Set task
Your task is to give the data again, exactly, with every line intact.

## start Data listing

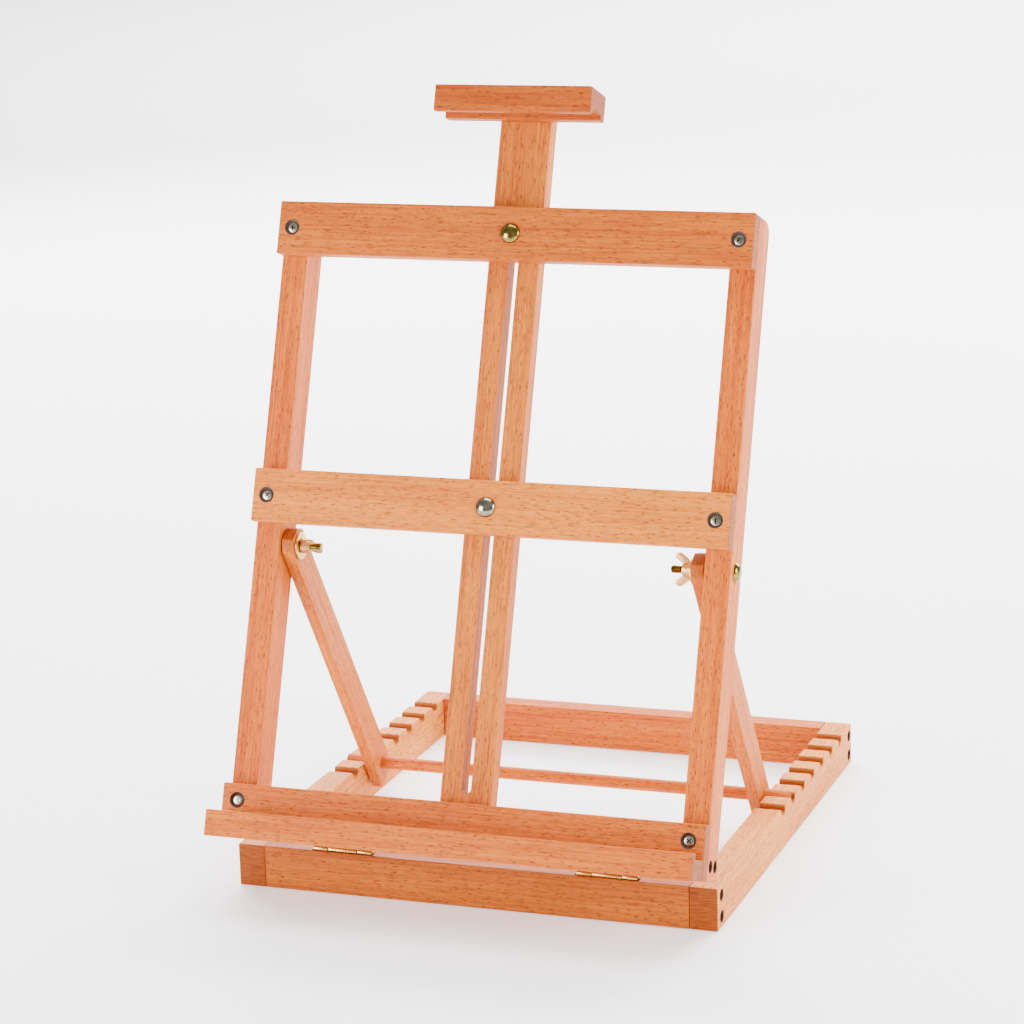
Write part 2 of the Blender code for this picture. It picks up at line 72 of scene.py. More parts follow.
# The mast with its canvas holder, and the prop.
MAST_WIDTH, MAST_THICKNESS = 37.5, 14
SLOT_RADIUS, SLOT_BOTTOM, SLOT_RISE = 3.5, 47, 7.5
HOLDER_WIDTH, HOLDER_DEPTH, HOLDER_BOTTOM, HOLDER_HEIGHT = 115.5, 33, 519, 19
HOLDER_LIP, HOLDER_LEG, HOLDER_CHANNEL = 5, 9, 4
HOLDER_SCREW_X, HOLDER_SCREW_UP = 10, 530.5
PIVOT_UP, PIVOT_BACK = 212.5, -15
STRUT_WIDTH, STRUT_THICKNESS, STRUT_PLAY, STRUT_TAIL = 24, 9, 0.8, 16
DOWEL_RADIUS, DOWEL_LENGTH, DOWEL_DROP = 4.8, 350, 1.7

# Fittings.
BOLT_RADIUS, BOLT_HOLE, THREAD, THREAD_PITCH = 2.95, 3.3, 20, 1.0
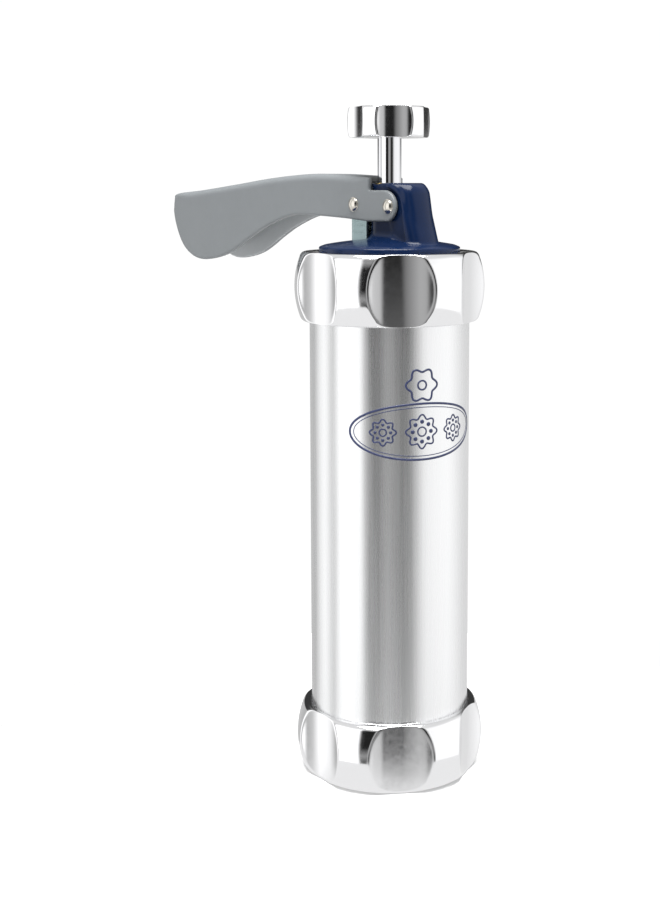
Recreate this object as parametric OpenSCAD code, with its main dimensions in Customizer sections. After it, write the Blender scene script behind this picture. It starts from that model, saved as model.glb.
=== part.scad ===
// Cookie press with a squeeze lever: an aluminium barrel between two scalloped ring nuts, a plastic head
// that holds the lever and its ratchet, and a toothed rod that pushes a piston down on the dough.
// Millimetres. +Z is up, the barrel's axis is the Z axis, the bottom ring stands on z = 0, and the lever
// points to -X.

/* [Barrel] */
// Outer radius of the tube
tube_r = 27.4; // [26:0.1:29]
// Wall thickness of the tube
tube_wall = 1.7; // [1.2:0.1:2.4]
// Height of the tube's top edge above the surface it stands on
tube_top = 177; // [165:1:190]

/* [Ring nuts] */
// Height of a ring nut
ring_h = 23.6; // [20:0.2:26]
// Largest radius of a ring nut, at half its height
ring_r = 32.5; // [31.5:0.1:34]
// Radius at the ring nut's two flat ends
ring_rim_r = 28.5; // [28.2:0.1:29.5]
// Number of finger scallops around a ring nut
ring_scallops = 6; // [5:1:8]
// Distance from the axis to the bottom of a scallop
ring_scallop_d = 28.8; // [28.6:0.1:30]
// Radius of the lip's hole in the bottom ring, where the dough comes out
outlet_r = 22; // [18:0.5:22.5]

/* [Head] */
// Radius of the round flange that shows above the top ring
flange_r = 24.1; // [23:0.1:24.2]
// Height of the top of the tower above the barrel's top edge
tower_rise = 27; // [26:0.5:30]
// Half the thickness of the tower between the lever's ears
tower_half = 6.2; // [5.8:0.1:6.3]
// Radius of the tower's round back
tower_back_r = 7.5; // [7:0.1:8]

/* [Lever] */
// Distance of the lever's pivot from the rod's axis
pivot_x = 7.6; // [7:0.1:8]
// Distance of the link's pin from the rod's axis, on the lever's side
link_x = 9; // [8.5:0.1:10]
// Half the lever's width at its ears
lever_half = 8.4; // [8:0.1:9]
// Half the lever's width at the grip
grip_half = 10; // [8.8:0.1:11]
// Thickness of the lever's walls
lever_wall = 1.8; // [1.4:0.1:1.8]
// Height of the lever's pivot above the barrel's top edge
pivot_rise = 19.2; // [18.8:0.1:20]

/* [Rod and knob] */
// Radius of the toothed rod
rod_r = 4.05; // [3.6:0.05:4.05]
// Distance between two teeth of the rod
tooth_pitch = 4; // [3:0.5:5]
// Depth of the teeth
tooth_depth = 1.2; // [0.8:0.1:1.4]
// Gap between the tower and the knob, as the rod stands
knob_gap = 15.3; // [15:0.1:40]
// Radius of the knob
knob_r = 14.3; // [12:0.1:16]
// Height of the knob
knob_h = 10.1; // [8:0.1:14]
// Number of scallops around the knob
knob_scallops = 5; // [4:1:7]

/* [Piston and disc] */
// Height of the piston
piston_h = 12; // [10:0.5:16]
// Number of petals in the forming disc's pattern
petals = 6; // [4:1:8]
// Radius of one petal hole
petal_r = 3; // [2:0.1:3.6]

/* [Hidden] */
$fn = 96;

// Barrel, rings and disc
disc_t = 1.2;
lip_t = 2.4;
gap = 0.05;
disc_z = lip_t + gap;
tube_bottom = disc_z + disc_t + gap;
tube_in = tube_r - tube_wall;
ring_bore = tube_r + 0.08;
ring_belly_r = 29.6;
ring_edge = 2;
ring_scallop_r = 39;
ring_turn = -37.5;
disc_r = tube_r - 0.6;
petal_ring_r = 9.5;
disc_centre_r = 2.6;

// Head
collar_t = 1.5;
collar_z = tube_top + gap;
lip_z = collar_z + collar_t + gap;
top_ring_z = lip_z + lip_t - gap - ring_h;
ring_top = top_ring_z + ring_h;
head_hole_r = flange_r + 0.3;
collar_r = ring_bore - 0.48;
skirt_r = tube_in - 0.5;
skirt_in = skirt_r - 2.2;
roof_z = ring_top - 0.1;
dome_rise = 2.2;
flange_top = ring_top + 2.1;
tower_foot = flange_top - dome_rise;
tower_top = tube_top + tower_rise;
base_z = tube_top - 20;
base_t = 4;
boss_top = base_z + 9;
back_tilt = 17;
back_foot_x = 12.9;
shoulder_r = 5;
pocket_tilt = 12;

// Lever and link
pivot_z = tube_top + pivot_rise;
link_z = pivot_z + 0.6;
pin_r = 2;
link_pin_r = 1.6;
head_r = 2.45;
head_dome = 1.2;
run = 0.05;
ear_r = 5.4;
ear_x = -2.2;
ear_span = 66;
pocket_r = ear_r + 1;
pocket_reach = 22;
pocket_open = 10;
web_end_x = -7.5;
link_out = lever_half - lever_wall - 0.2;
link_t = 1.2;
link_x0 = -12.8;
link_x1 = -4.6;
link_foot = tube_top + 0.8;
plate_t = 2;
plate_l = 28;
plate_w = 15.2;
return_r = 7.4;
return_wire = 0.45;
return_turns = 5;
plate_top = link_foot - 0.2;
slot_gap = 0.4;
lever_shift = 0.8;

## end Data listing

Answer
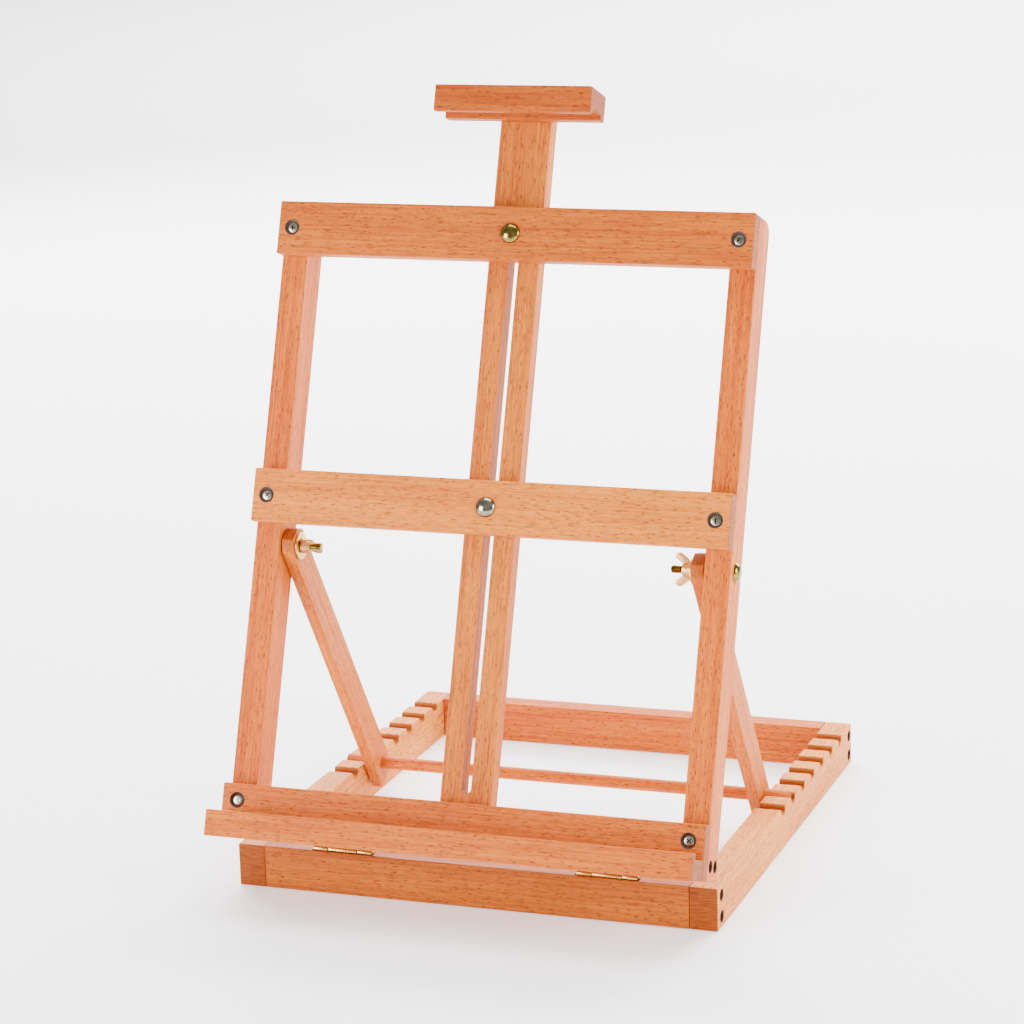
Write part 2 of the Blender code for this picture. It picks up at line 72 of scene.py. More parts follow.
# The mast with its canvas holder, and the prop.
MAST_WIDTH, MAST_THICKNESS = 37.5, 14
SLOT_RADIUS, SLOT_BOTTOM, SLOT_RISE = 3.5, 47, 7.5
HOLDER_WIDTH, HOLDER_DEPTH, HOLDER_BOTTOM, HOLDER_HEIGHT = 115.5, 33, 519, 19
HOLDER_LIP, HOLDER_LEG, HOLDER_CHANNEL = 5, 9, 4
HOLDER_SCREW_X, HOLDER_SCREW_UP = 10, 530.5
PIVOT_UP, PIVOT_BACK = 212.5, -15
STRUT_WIDTH, STRUT_THICKNESS, STRUT_PLAY, STRUT_TAIL = 24, 9, 0.8, 16
DOWEL_RADIUS, DOWEL_LENGTH, DOWEL_DROP = 4.8, 350, 1.7

# Fittings.
BOLT_RADIUS, BOLT_HOLE, THREAD, THREAD_PITCH = 2.95, 3.3, 20, 1.0
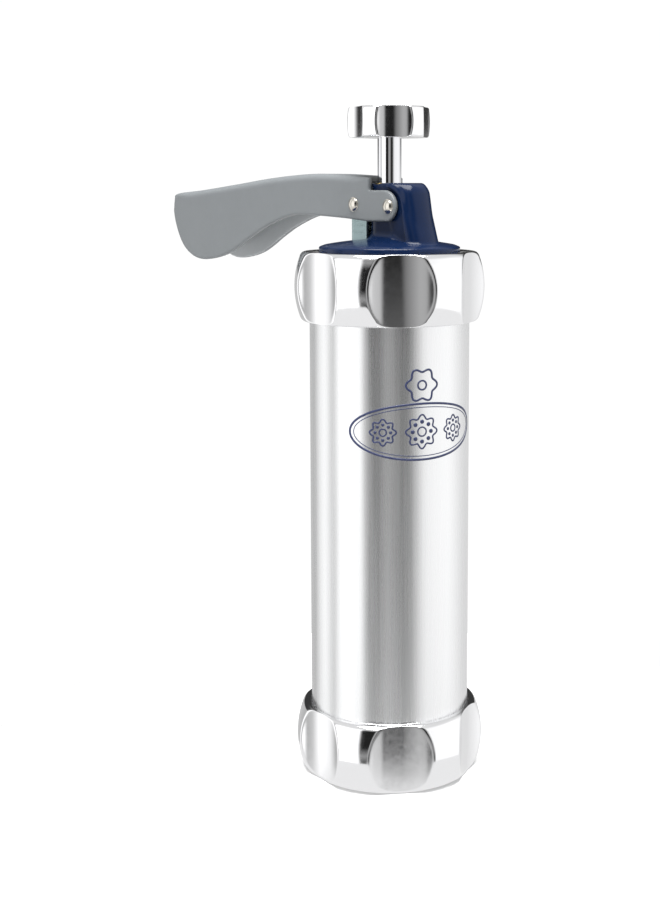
Recreate this object as parametric OpenSCAD code, with its main dimensions in Customizer sections. After it, write the Blender scene script behind this picture. It starts from that model, saved as model.glb.
=== part.scad ===
// Cookie press with a squeeze lever: an aluminium barrel between two scalloped ring nuts, a plastic head
// that holds the lever and its ratchet, and a toothed rod that pushes a piston down on the dough.
// Millimetres. +Z is up, the barrel's axis is the Z axis, the bottom ring stands on z = 0, and the lever
// points to -X.

/* [Barrel] */
// Outer radius of the tube
tube_r = 27.4; // [26:0.1:29]
// Wall thickness of the tube
tube_wall = 1.7; // [1.2:0.1:2.4]
// Height of the tube's top edge above the surface it stands on
tube_top = 177; // [165:1:190]

/* [Ring nuts] */
// Height of a ring nut
ring_h = 23.6; // [20:0.2:26]
// Largest radius of a ring nut, at half its height
ring_r = 32.5; // [31.5:0.1:34]
// Radius at the ring nut's two flat ends
ring_rim_r = 28.5; // [28.2:0.1:29.5]
// Number of finger scallops around a ring nut
ring_scallops = 6; // [5:1:8]
// Distance from the axis to the bottom of a scallop
ring_scallop_d = 28.8; // [28.6:0.1:30]
// Radius of the lip's hole in the bottom ring, where the dough comes out
outlet_r = 22; // [18:0.5:22.5]

/* [Head] */
// Radius of the round flange that shows above the top ring
flange_r = 24.1; // [23:0.1:24.2]
// Height of the top of the tower above the barrel's top edge
tower_rise = 27; // [26:0.5:30]
// Half the thickness of the tower between the lever's ears
tower_half = 6.2; // [5.8:0.1:6.3]
// Radius of the tower's round back
tower_back_r = 7.5; // [7:0.1:8]

/* [Lever] */
// Distance of the lever's pivot from the rod's axis
pivot_x = 7.6; // [7:0.1:8]
// Distance of the link's pin from the rod's axis, on the lever's side
link_x = 9; // [8.5:0.1:10]
// Half the lever's width at its ears
lever_half = 8.4; // [8:0.1:9]
// Half the lever's width at the grip
grip_half = 10; // [8.8:0.1:11]
// Thickness of the lever's walls
lever_wall = 1.8; // [1.4:0.1:1.8]
// Height of the lever's pivot above the barrel's top edge
pivot_rise = 19.2; // [18.8:0.1:20]

/* [Rod and knob] */
// Radius of the toothed rod
rod_r = 4.05; // [3.6:0.05:4.05]
// Distance between two teeth of the rod
tooth_pitch = 4; // [3:0.5:5]
// Depth of the teeth
tooth_depth = 1.2; // [0.8:0.1:1.4]
// Gap between the tower and the knob, as the rod stands
knob_gap = 15.3; // [15:0.1:40]
// Radius of the knob
knob_r = 14.3; // [12:0.1:16]
// Height of the knob
knob_h = 10.1; // [8:0.1:14]
// Number of scallops around the knob
knob_scallops = 5; // [4:1:7]

/* [Piston and disc] */
// Height of the piston
piston_h = 12; // [10:0.5:16]
// Number of petals in the forming disc's pattern
petals = 6; // [4:1:8]
// Radius of one petal hole
petal_r = 3; // [2:0.1:3.6]

/* [Hidden] */
$fn = 96;

// Barrel, rings and disc
disc_t = 1.2;
lip_t = 2.4;
gap = 0.05;
disc_z = lip_t + gap;
tube_bottom = disc_z + disc_t + gap;
tube_in = tube_r - tube_wall;
ring_bore = tube_r + 0.08;
ring_belly_r = 29.6;
ring_edge = 2;
ring_scallop_r = 39;
ring_turn = -37.5;
disc_r = tube_r - 0.6;
petal_ring_r = 9.5;
disc_centre_r = 2.6;

// Head
collar_t = 1.5;
collar_z = tube_top + gap;
lip_z = collar_z + collar_t + gap;
top_ring_z = lip_z + lip_t - gap - ring_h;
ring_top = top_ring_z + ring_h;
head_hole_r = flange_r + 0.3;
collar_r = ring_bore - 0.48;
skirt_r = tube_in - 0.5;
skirt_in = skirt_r - 2.2;
roof_z = ring_top - 0.1;
dome_rise = 2.2;
flange_top = ring_top + 2.1;
tower_foot = flange_top - dome_rise;
tower_top = tube_top + tower_rise;
base_z = tube_top - 20;
base_t = 4;
boss_top = base_z + 9;
back_tilt = 17;
back_foot_x = 12.9;
shoulder_r = 5;
pocket_tilt = 12;

// Lever and link
pivot_z = tube_top + pivot_rise;
link_z = pivot_z + 0.6;
pin_r = 2;
link_pin_r = 1.6;
head_r = 2.45;
head_dome = 1.2;
run = 0.05;
ear_r = 5.4;
ear_x = -2.2;
ear_span = 66;
pocket_r = ear_r + 1;
pocket_reach = 22;
pocket_open = 10;
web_end_x = -7.5;
link_out = lever_half - lever_wall - 0.2;
link_t = 1.2;
link_x0 = -12.8;
link_x1 = -4.6;
link_foot = tube_top + 0.8;
plate_t = 2;
plate_l = 28;
plate_w = 15.2;
return_r = 7.4;
return_wire = 0.45;
return_turns = 5;
plate_top = link_foot - 0.2;
slot_gap = 0.4;
lever_shift = 0.8;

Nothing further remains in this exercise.